## Data excerpt
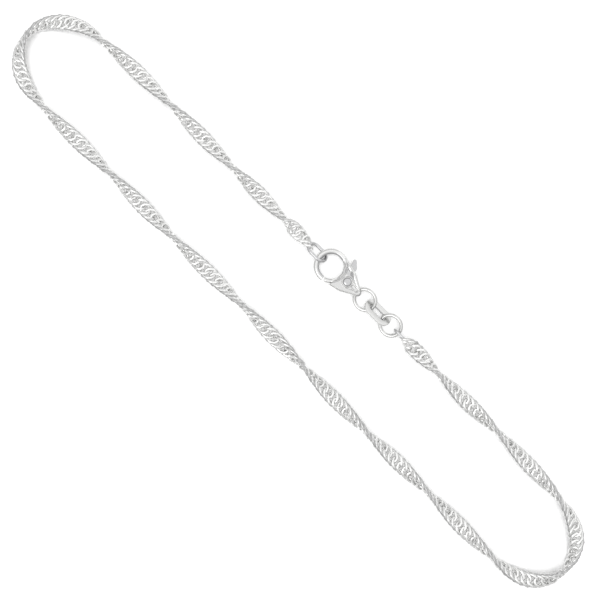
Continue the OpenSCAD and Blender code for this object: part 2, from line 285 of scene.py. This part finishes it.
def new_piece(name, points, faces, material):
    """A smooth-shaded mesh object at the origin, from an array of points and an array of faces."""
    mesh = bpy.data.meshes.new(name)
    mesh.vertices.add(len(points))
    mesh.vertices.foreach_set("co", np.asarray(points, np.float32).ravel())
    mesh.loops.add(faces.size)
    mesh.loops.foreach_set("vertex_index", faces.ravel().astype(np.int32))
    mesh.polygons.add(len(faces))
    mesh.polygons.foreach_set("loop_start", np.arange(len(faces), dtype=np.int32) * faces.shape[1])
    mesh.update(calc_edges=True)
    mesh.polygons.foreach_set("use_smooth", np.ones(len(faces), bool))
    mesh.materials.append(material)
    piece = bpy.data.objects.new(name, mesh)
    bpy.context.scene.collection.objects.link(piece)
    print(name, "points:", len(points), "faces:", len(faces))
    return piece


def keep_painted_shade_and_tone(piece, shade_and_tone):
    """Keeps one value for each point of a piece: 0 where its colour is left bright and 1 where it is painted
    darkest.
    """
    values = piece.data.attributes.new(shade_and_tone_attribute, "FLOAT", "POINT")
    values.data.foreach_set("value", np.asarray(shade_and_tone).ravel().astype(np.float32))


def wire_round(path, face, wire_w, wire_t, sides, power):
    """Carries a section round closed paths: path + (w / 2) cos a sideways + (t / 2) sin a faceways. The
    section is |u|^p + |v|^p = 1, so a power of 2 is an oval and more is flatter. path and face hold
    (..., points, 3) values, and face is the way that the wire's broad side looks."""
    ahead = np.roll(path, -1, axis=-2) - np.roll(path, 1, axis=-2)
    ahead /= np.linalg.norm(ahead, axis=-1, keepdims=True)
    sideways = np.cross(face, ahead)
    sideways /= np.linalg.norm(sideways, axis=-1, keepdims=True)
    faceways = np.cross(ahead, sideways)
    angle = 2 * np.pi * np.arange(sides) / sides
    reach = (np.abs(np.cos(angle)) ** power + np.abs(np.sin(angle)) ** power) ** (-1 / power)
    return (path[..., None, :] + wire_w / 2 * (reach * np.cos(angle))[:, None] * sideways[..., None, :]
            + wire_t / 2 * (reach * np.sin(angle))[:, None] * faceways[..., None, :])


# %% [markdown]
# All of it is sterling silver, which mirrors about nine tenths of the light without any tint. What differs is how
# each piece was made and polished. Slot walls, hollows, the hook's inside and the sides and edges of the links
# are painted darker and greyer in their colour, as painted shade, so a metal can read the painted shade kept on
# its piece.

# %% Metal
# Real polishing marks are hundredths of a millimetre wide, too fine to show. Both patterns are drawn this coarse.
scratch_mm = 0.35
skin_mm = 0.12
skin_depth = 0.01 * MM
gloss_spread = (0.7, 1.4)


def silver(name, bright, roughness, shade_and_tone=None):
    """Polished silver. Fine polishing marks vary its gloss from 0.7 to 1.4 times its roughness. Where a darker
    colour is given, the colour goes from bright to that darker colour by the value kept on the piece. This paints
    shade into the colour, and on the lever's thumb nub it gives a greyer tone."""
    material, out = new_material(name)
    tree = material.node_tree
    place = put(tree, "ShaderNodeTexCoord")
    marks = put(tree, "ShaderNodeTexNoise", {"Scale": 1 / (scratch_mm * MM), "Detail": 3.0},
                {"Vector": place.outputs["Object"]})
    gloss = put(tree, "ShaderNodeMapRange",
                {"From Min": 0.3, "From Max": 0.7,
                 "To Min": roughness * gloss_spread[0], "To Max": roughness * gloss_spread[1]},
                {"Value": marks.outputs["Fac"]})
    skin = put(tree, "ShaderNodeTexNoise", {"Scale": 1 / (skin_mm * MM), "Detail": 2.0},
               {"Vector": place.outputs["Object"]})
    bump = put(tree, "ShaderNodeBump", {"Strength": 0.12, "Distance": skin_depth},
               {"Height": skin.outputs["Fac"]})
    surface = put(tree, "ShaderNodeBsdfPrincipled", {"Metallic": 1.0, "Base Color": linear(bright)},
                  {"Roughness": gloss.outputs[0], "Normal": bump.outputs[0]})
    if shade_and_tone:
        # The value kept on the piece darkens the colour: painted shade, and a greyer tone on the lever's thumb
        # nub
        kept = put(tree, "ShaderNodeAttribute", attribute_name=shade_and_tone_attribute)
        tone = put(tree, "ShaderNodeMix", {"A": linear(bright), "B": linear(shade_and_tone)},
                   {"Factor": kept.outputs["Fac"]}, data_type="RGBA")
        tree.links.new(tone.outputs["Result"], surface.inputs["Base Color"])
    tree.links.new(surface.outputs[0], out.inputs["Surface"])
    print(name, "roughness:", roughness)
    return material


# Wire that was linked, then cut flat and polished: bright faces that flash, between sides and band edges painted
# greyer as painted shade
link_silver = silver("silver_wire_cut_polished_painted_shade", "#FAFAF9", 0.16, "#8C8C8D")
# Drawn wire that only went through the tumbling barrel: an even, softer grey
link_silver_plain = silver("silver_wire_drawn_and_tumbled", "#CCCCCD", 0.16)
# Drawn wire polished on a wheel: the sharpest gloss here, with thin crisp lines along it
ring_silver = silver("silver_wire_polished", "#DCDCDB", 0.12)
# Cast, then tumbled: high parts bright, and hollows, lines, the tail's end and the hook's inside painted greyer
# as painted shade
cast_silver = silver("silver_cast_tumbled_painted_shade", "#EAEAE9", 0.16, "#B8B8B9")
# Stamped from sheet: broad quiet faces, and slot walls painted dark as painted shade
sheet_silver = silver("silver_sheet_stamped_painted_shade", "#DCDCDB", 0.2, "#8C8C8D")
# Pressed and satin polished: a softer gloss, greyer still on the thumb nub
pressed_silver = silver("silver_pressed_satin_polished", "#E2E2E1", 0.2, "#C8C8C9")

# %% [markdown]
# A twisted curb link is an oval of wire that was squashed and turned, so that one corner of it lies on top and
# the next one underneath. Each link passes through its neighbours, which makes the band look woven. The
# links could be placed one by one, or by Geometry Nodes. Here all of them are one array: the same oval,
# shifted along the band, and each of its points laid into the band's own twisting directions.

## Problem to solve
Repeat the preceding lines exactly, please, every one of them.

## Solution below
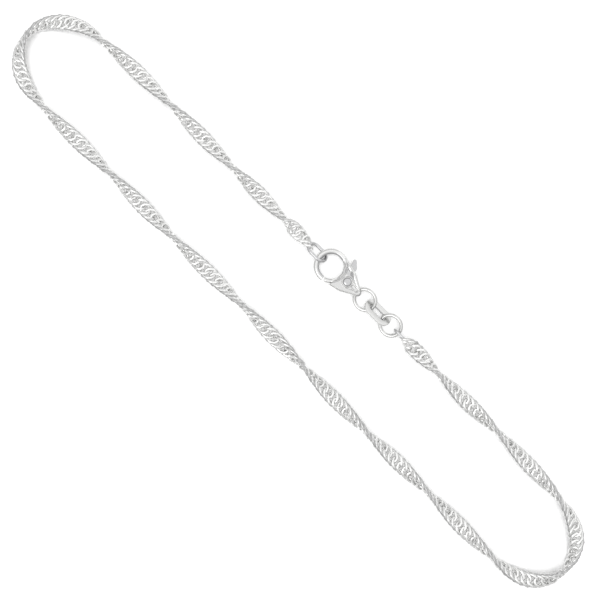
Continue the OpenSCAD and Blender code for this object: part 2, from line 285 of scene.py. This part finishes it.
def new_piece(name, points, faces, material):
    """A smooth-shaded mesh object at the origin, from an array of points and an array of faces."""
    mesh = bpy.data.meshes.new(name)
    mesh.vertices.add(len(points))
    mesh.vertices.foreach_set("co", np.asarray(points, np.float32).ravel())
    mesh.loops.add(faces.size)
    mesh.loops.foreach_set("vertex_index", faces.ravel().astype(np.int32))
    mesh.polygons.add(len(faces))
    mesh.polygons.foreach_set("loop_start", np.arange(len(faces), dtype=np.int32) * faces.shape[1])
    mesh.update(calc_edges=True)
    mesh.polygons.foreach_set("use_smooth", np.ones(len(faces), bool))
    mesh.materials.append(material)
    piece = bpy.data.objects.new(name, mesh)
    bpy.context.scene.collection.objects.link(piece)
    print(name, "points:", len(points), "faces:", len(faces))
    return piece


def keep_painted_shade_and_tone(piece, shade_and_tone):
    """Keeps one value for each point of a piece: 0 where its colour is left bright and 1 where it is painted
    darkest.
    """
    values = piece.data.attributes.new(shade_and_tone_attribute, "FLOAT", "POINT")
    values.data.foreach_set("value", np.asarray(shade_and_tone).ravel().astype(np.float32))


def wire_round(path, face, wire_w, wire_t, sides, power):
    """Carries a section round closed paths: path + (w / 2) cos a sideways + (t / 2) sin a faceways. The
    section is |u|^p + |v|^p = 1, so a power of 2 is an oval and more is flatter. path and face hold
    (..., points, 3) values, and face is the way that the wire's broad side looks."""
    ahead = np.roll(path, -1, axis=-2) - np.roll(path, 1, axis=-2)
    ahead /= np.linalg.norm(ahead, axis=-1, keepdims=True)
    sideways = np.cross(face, ahead)
    sideways /= np.linalg.norm(sideways, axis=-1, keepdims=True)
    faceways = np.cross(ahead, sideways)
    angle = 2 * np.pi * np.arange(sides) / sides
    reach = (np.abs(np.cos(angle)) ** power + np.abs(np.sin(angle)) ** power) ** (-1 / power)
    return (path[..., None, :] + wire_w / 2 * (reach * np.cos(angle))[:, None] * sideways[..., None, :]
            + wire_t / 2 * (reach * np.sin(angle))[:, None] * faceways[..., None, :])


# %% [markdown]
# All of it is sterling silver, which mirrors about nine tenths of the light without any tint. What differs is how
# each piece was made and polished. Slot walls, hollows, the hook's inside and the sides and edges of the links
# are painted darker and greyer in their colour, as painted shade, so a metal can read the painted shade kept on
# its piece.

# %% Metal
# Real polishing marks are hundredths of a millimetre wide, too fine to show. Both patterns are drawn this coarse.
scratch_mm = 0.35
skin_mm = 0.12
skin_depth = 0.01 * MM
gloss_spread = (0.7, 1.4)


def silver(name, bright, roughness, shade_and_tone=None):
    """Polished silver. Fine polishing marks vary its gloss from 0.7 to 1.4 times its roughness. Where a darker
    colour is given, the colour goes from bright to that darker colour by the value kept on the piece. This paints
    shade into the colour, and on the lever's thumb nub it gives a greyer tone."""
    material, out = new_material(name)
    tree = material.node_tree
    place = put(tree, "ShaderNodeTexCoord")
    marks = put(tree, "ShaderNodeTexNoise", {"Scale": 1 / (scratch_mm * MM), "Detail": 3.0},
                {"Vector": place.outputs["Object"]})
    gloss = put(tree, "ShaderNodeMapRange",
                {"From Min": 0.3, "From Max": 0.7,
                 "To Min": roughness * gloss_spread[0], "To Max": roughness * gloss_spread[1]},
                {"Value": marks.outputs["Fac"]})
    skin = put(tree, "ShaderNodeTexNoise", {"Scale": 1 / (skin_mm * MM), "Detail": 2.0},
               {"Vector": place.outputs["Object"]})
    bump = put(tree, "ShaderNodeBump", {"Strength": 0.12, "Distance": skin_depth},
               {"Height": skin.outputs["Fac"]})
    surface = put(tree, "ShaderNodeBsdfPrincipled", {"Metallic": 1.0, "Base Color": linear(bright)},
                  {"Roughness": gloss.outputs[0], "Normal": bump.outputs[0]})
    if shade_and_tone:
        # The value kept on the piece darkens the colour: painted shade, and a greyer tone on the lever's thumb
        # nub
        kept = put(tree, "ShaderNodeAttribute", attribute_name=shade_and_tone_attribute)
        tone = put(tree, "ShaderNodeMix", {"A": linear(bright), "B": linear(shade_and_tone)},
                   {"Factor": kept.outputs["Fac"]}, data_type="RGBA")
        tree.links.new(tone.outputs["Result"], surface.inputs["Base Color"])
    tree.links.new(surface.outputs[0], out.inputs["Surface"])
    print(name, "roughness:", roughness)
    return material


# Wire that was linked, then cut flat and polished: bright faces that flash, between sides and band edges painted
# greyer as painted shade
link_silver = silver("silver_wire_cut_polished_painted_shade", "#FAFAF9", 0.16, "#8C8C8D")
# Drawn wire that only went through the tumbling barrel: an even, softer grey
link_silver_plain = silver("silver_wire_drawn_and_tumbled", "#CCCCCD", 0.16)
# Drawn wire polished on a wheel: the sharpest gloss here, with thin crisp lines along it
ring_silver = silver("silver_wire_polished", "#DCDCDB", 0.12)
# Cast, then tumbled: high parts bright, and hollows, lines, the tail's end and the hook's inside painted greyer
# as painted shade
cast_silver = silver("silver_cast_tumbled_painted_shade", "#EAEAE9", 0.16, "#B8B8B9")
# Stamped from sheet: broad quiet faces, and slot walls painted dark as painted shade
sheet_silver = silver("silver_sheet_stamped_painted_shade", "#DCDCDB", 0.2, "#8C8C8D")
# Pressed and satin polished: a softer gloss, greyer still on the thumb nub
pressed_silver = silver("silver_pressed_satin_polished", "#E2E2E1", 0.2, "#C8C8C9")

# %% [markdown]
# A twisted curb link is an oval of wire that was squashed and turned, so that one corner of it lies on top and
# the next one underneath. Each link passes through its neighbours, which makes the band look woven. The
# links could be placed one by one, or by Geometry Nodes. Here all of them are one array: the same oval,
# shifted along the band, and each of its points laid into the band's own twisting directions.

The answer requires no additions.